Implementation requires deep supplier engagement that goes beyond transactional purchasing relationships. Companies must invest in technical assistance, provide financing or risk-sharing mechanisms, and build long-term partnerships with suppliers willing to adopt new practices. This level of engagement is more resource-intensive than buying offsets but creates durable value chain transformation that persists beyond individual project timelines.

Council Fire's Approach

Council Fire helps organizations design and implement insetting programs grounded in rigorous value chain emissions analysis. We identify the highest-impact intervention points within client supply chains, develop quantification and monitoring frameworks, structure supplier engagement programs, and ensure that insetting activities align with GHG Protocol reporting requirements and emerging best practices for credible climate claims.

Frequently Asked Questions

How is insetting different from offsetting?

Offsetting purchases emissions reduction credits from projects outside a company's value chain—a tech company buying credits from a wind farm in India, for example. Insetting invests in emissions reductions within the company's own supply chain—that same tech company funding energy efficiency improvements at its component manufacturers. Insetting reductions appear as Scope 3 footprint improvements, while offsets are applied as separate claims against residual emissions.

Can insetting reductions be counted toward science-based targets?
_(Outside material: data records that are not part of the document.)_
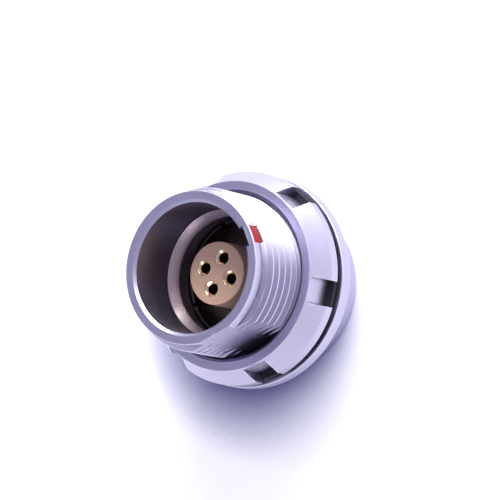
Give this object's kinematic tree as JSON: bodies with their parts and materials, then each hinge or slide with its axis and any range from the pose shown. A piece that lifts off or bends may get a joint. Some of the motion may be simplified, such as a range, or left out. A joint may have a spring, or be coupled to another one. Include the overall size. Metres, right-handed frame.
{
  "type": "panel connector receptacle",
  "caption": "Round panel-mount connector receptacle with a threaded barrel, keyed latching socket, contact insert, conical slotted nut, washer and flange.",
  "frame": {"origin": "on the mating axis, in the plane of the rear rim, so the part stands on Z = 0", "axes": "+Z along the mating axis towards the mating face; -Y towards the keyway and index mark; +X and -X towards the two wrench flats"},
  "size_m": [0.0198, 0.0198, 0.0163],
  "materials": {
    "shell_metal": "satin",
    "nut_metal": "satin",
    "inner_metal": "satin",
    "spring_bronze": "satin",
    "contact_gold": "polished",
    "black_steel": "satin",
    "seal_rubber": "matt",
    "insulator_plastic": "matt",
    "mark_enamel": "gloss"
  },
  "bodies": {
    "housing": {"shell": "shell_metal", "index_mark": "mark_enamel", "panel_seal": "seal_rubber", "front_insulator": "insulator_plastic", "rear_insulator": "insulator_plastic", "earthing_crown": "spring_bronze", "carrier_left": "inner_metal", "carrier_right": "inner_metal", "rear_gasket": "seal_rubber", "retaining_ring": "inner_metal", "contact_1": "contact_gold", "contact_clip_1": "spring_bronze", "contact_2": "contact_gold", "contact_clip_2": "spring_bronze", "contact_3": "contact_gold", "contact_clip_3": "spring_bronze", "contact_4": "contact_gold", "contact_clip_4": "spring_bronze"},
    "washer": {"lock_washer": "black_steel"},
    "nut": {"slotted_nut": "nut_metal"}
  },
  "joints": [
    {"name": "nut_travel", "type": "slide", "parent": "housing", "child": "washer", "axis": [0, 0, 1], "range_m": [0, 0.0045]},
    {"name": "nut_turn", "type": "hinge", "parent": "washer", "child": "nut", "pos_m": [0, 0, 0.0085], "axis": [0, 0, 1], "range_deg": [0, 1620]}
  ],
  "couplings": [
    {"joint": "nut_travel", "follows": "nut_turn", "m_per_rad": 0.00015915}
  ]
}
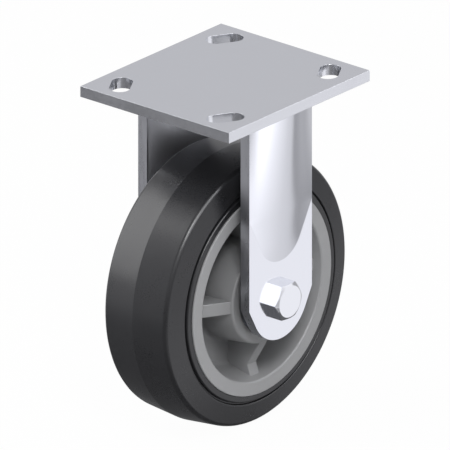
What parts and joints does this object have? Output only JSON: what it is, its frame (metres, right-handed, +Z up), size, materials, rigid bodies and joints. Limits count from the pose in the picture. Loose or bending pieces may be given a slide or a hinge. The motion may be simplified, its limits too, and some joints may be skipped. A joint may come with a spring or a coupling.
{
  "type": "fixed castor",
  "caption": "Fixed plate castor: slotted rectangular top plate, two dished steel legs and a rubber-tyred wheel on ball bearings round a bolted axle.",
  "frame": {"origin": "centre of the top plate's upper face, which bolts against the underside of what the castor carries", "axes": "+Z up, out of the plate's upper face; +X along the axle, towards the bolt's head; +Y along the rolling direction"},
  "size_m": [0.1061, 0.1506, 0.1896],
  "materials": {
    "plate_zinc": "bright zinc plate, faintly satin",
    "leg_zinc": "bright zinc plate, polished",
    "weld_steel": "plated weld bead",
    "bolt_zinc": "bright plated, polished",
    "nylon": "off-white nylon",
    "sleeve_steel": "turned steel",
    "bearing_steel": "ground bearing steel",
    "cage_steel": "pressed steel",
    "core_plastic": "grey moulded plastic",
    "tyre_rubber": "dark grey-black rubber"
  },
  "bodies": {
    "fork": {"top_plate": "plate_zinc", "fork_leg_right": "leg_zinc", "fork_leg_left": "leg_zinc", "weld_right": "weld_steel", "weld_left": "weld_steel", "axle_bolt": "bolt_zinc", "nut_washer": "bolt_zinc", "lock_nut": "bolt_zinc", "nut_insert": "nylon", "axle_sleeve": "sleeve_steel", "bearing_spacer": "sleeve_steel", "end_spacer_right": "sleeve_steel", "end_spacer_left": "sleeve_steel", "bearing_inner_ring_right": "bearing_steel", "bearing_inner_ring_left": "bearing_steel"},
    "wheel": {"wheel_core": "core_plastic", "tyre": "tyre_rubber", "bearing_outer_ring_right": "bearing_steel", "bearing_outer_ring_left": "bearing_steel", "bearing_shield_right_outer": "cage_steel", "bearing_shield_right_inner": "cage_steel", "bearing_shield_left_outer": "cage_steel", "bearing_shield_left_inner": "cage_steel"},
    "ball_set_right": {"ball_cage_right": "cage_steel", "balls_right": "bearing_steel"},
    "ball_set_left": {"ball_cage_left": "cage_steel", "balls_left": "bearing_steel"}
  },
  "joints": [
    {"name": "wheel_spin", "type": "hinge", "parent": "fork", "child": "wheel", "pos_m": [0, 0, -0.1143], "axis": [1, 0, 0], "continuous": true},
    {"name": "ball_set_right_spin", "type": "hinge", "parent": "fork", "child": "ball_set_right", "pos_m": [0, 0, -0.1143], "axis": [1, 0, 0], "continuous": true},
    {"name": "ball_set_left_spin", "type": "hinge", "parent": "fork", "child": "ball_set_left", "pos_m": [0, 0, -0.1143], "axis": [1, 0, 0], "continuous": true}
  ],
  "couplings": [
    {"joint": "ball_set_right_spin", "follows": "wheel_spin", "ratio": 0.6184},
    {"joint": "ball_set_left_spin", "follows": "wheel_spin", "ratio": 0.6184}
  ]
}
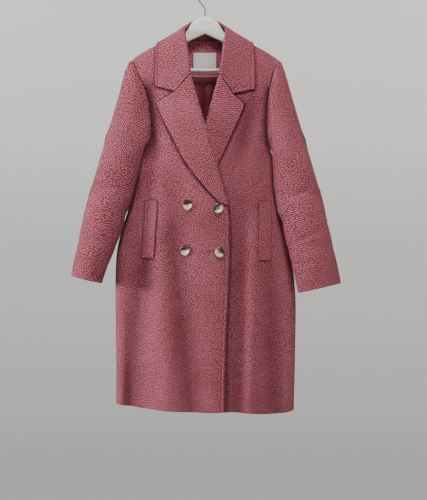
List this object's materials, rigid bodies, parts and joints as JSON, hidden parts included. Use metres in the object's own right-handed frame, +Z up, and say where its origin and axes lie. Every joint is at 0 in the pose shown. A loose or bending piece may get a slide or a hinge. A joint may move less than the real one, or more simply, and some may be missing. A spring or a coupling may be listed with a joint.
{
  "type": "long double-breasted coat on a hanger",
  "caption": "Long double-breasted tweed coat with notched lapels and welt pockets, hanging on a plain clothes hanger.",
  "frame": {"origin": "the inner top of the hanger's hook, where a rail or peg carries the coat", "axes": "+Z up, the coat's front faces -Y, +X to the wearer's left"},
  "size_m": [0.7581, 0.1357, 1.2189],
  "materials": {
    "tweed": "pink herringbone tweed, napped",
    "tweed_turned": "pink herringbone tweed, pressed and topstitched",
    "satin": "dark red satin",
    "label_cloth": "pale grey woven tape",
    "horn": "marbled brown and cream, polished",
    "hanger_paint": "white, satin",
    "hook_steel": "bright wire"
  },
  "bodies": {
    "root": {"front_right": "tweed", "front_left": "tweed", "back": "tweed", "sleeve_right": "tweed", "sleeve_left": "tweed", "lapel_right": "tweed_turned", "lapel_left": "tweed_turned", "collar": "tweed_turned", "pocket_right": "tweed_turned", "pocket_left": "tweed_turned", "neck_facing": "tweed_turned", "back_lining": "satin", "neck_label": "label_cloth", "button_1": "horn", "button_2": "horn", "button_3": "horn", "button_4": "horn", "hanger_body": "hanger_paint", "hanger_bar": "hanger_paint", "hanger_hook": "hook_steel"}
  },
  "joints": []
}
Yes. Under the Science Based Targets initiative (SBTi) framework, insetting interventions that reduce Scope 3 emissions within the value chain count directly toward target achievement. This is a significant advantage over offsets, which the SBTi does not allow to count toward interim targets. For companies with validated science-based targets, insetting provides a pathway to demonstrate real supply chain decarbonization progress.

What are the main challenges with insetting?

The primary challenges are scale, measurement, and timeline. Insetting projects—particularly in agriculture—operate at the pace of growing seasons and require multi-year engagement before measurable results emerge. Quantifying soil carbon changes or avoided deforestation with precision remains technically challenging, though methodologies are improving. And the project-by-project nature of insetting limits the speed at which a company can address its full Scope 3 footprint compared to purchasing offsets at volume.